Sharon Wharton, president of the board of trustees for the art center, said the support shown to the art center over the years has been more than she once imagined.
“We were very pleased at how the community came together and supported us and the art center and what we are standing for,” she said.
While the outlook for the art center has improved, the struggle is not over for other organizations, like the Smoot Theatre in downtown Parkersburg.
Smoot director Felice Jorgeson said support from large donors and wealthier supporters is important, although she is appreciative of every bit of support given to the Smoot, at all stages.
Not only does donor support help with activities and entertainment at the Smoot, more importantly it helps with the day-to-day expenses of keeping any type of structure open and operating, from paying utility bills to fixing broken items to paying for insurance, she said.
Jorgeson has been working for 25 years as an unpaid volunteer in her work as director of the Smoot, with the help of one paid technical staffer and a variety of volunteers.
Jorgeson said things were better for the Smoot in previous years, especially before the death of Parkersburg businessman Jim Wakley, for whom the theater’s office annex is named, in 2004.
Wakley was a strong, longtime supporter of the Smoot and the efforts to save it from demolition and restore it to public use which began in 1988.
Jorgeson praised Wakley’s financial support over the years, but said the biggest gift he gave was his skills as a businessman, something she admits she- a former art and music teacher- doesn’t have to that degree.
“He was a businessman. He had a vision and he could look ahead,” she said.
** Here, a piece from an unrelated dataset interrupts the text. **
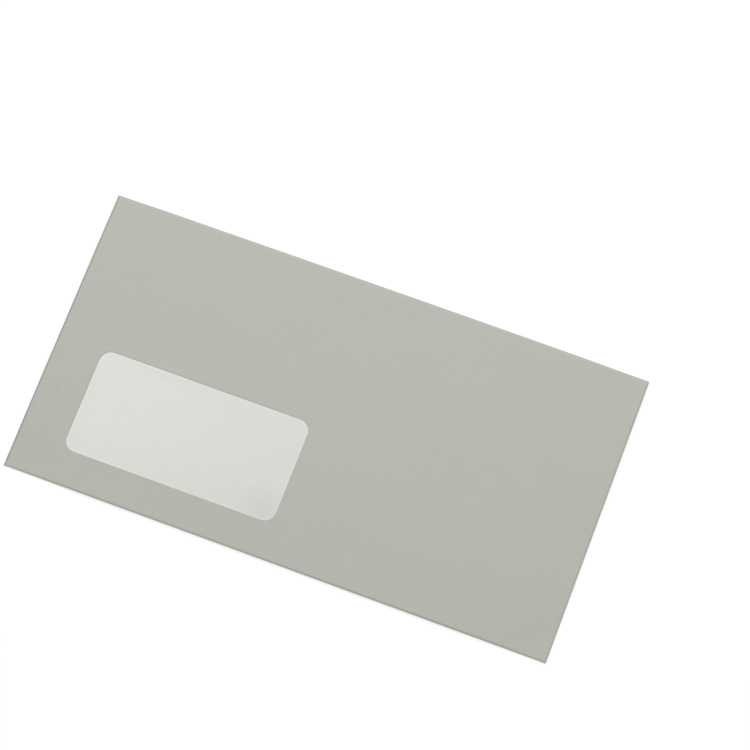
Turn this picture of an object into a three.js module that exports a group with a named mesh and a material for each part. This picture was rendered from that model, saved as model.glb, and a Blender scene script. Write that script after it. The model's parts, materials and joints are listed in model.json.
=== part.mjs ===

It was Wakley’s advocacy to the Wood County Commission that resulted in the Smoot receiving a portion of the county’s hotel/motel tax to help it remain active and attractive to visitors and residents, she said.
“Any time Jim was behind something, everyone was. He was that kind of guy, because everyone respected him,” she said.
Since his passing, the priorities of some supporters have shifted away from operational help to projects, Jorgeson said. The Smoot still gets donations from patrons, but she believes a degree of complacency has set in after 25 years of having the Smoot active in downtown Parkersburg.
It is often more exciting to save something in danger of being lost, than in maintaining it on a day-to-day basis two or more decades after that initial excitement.
“We have all of these physical issues. Is the building falling down? No, it’s not falling down but it’s been 25 years since we painted the interior, it’s been 25 years since we did a lot of things that need to be done. It’s called maintenance,” Jorgeson said.
One of the things she is working on for the future is to approach as many local businesses, organizations and corporations in the area as she can to seek corporation donations and support for the Smoot in general or for specific activities and programs at the theatre. She initially attempted that last summer, but found she was competing with the efforts to fund the Stadium Field renovation, a project which she also supports.
Jorgeson said she plans to go back to those businesses, organizations and others again this year to seek support for the Smoot. She also wants to keep bringing in live shows and performances that appeal to a broad range of tastes to get people to attend those shows.
“Do we ever make money on a show? No, we never make money on a show; we just feel so good if we break even,” she said.
Looking ahead, Hayhurst hopes things will be turning around in the future. Many of the arts organizations were impacted in recent years by the general economic downturn, to greater and lesser degrees.
She believes positivity is returning to the area with the growing natural gas development and possible growth and industry due to that.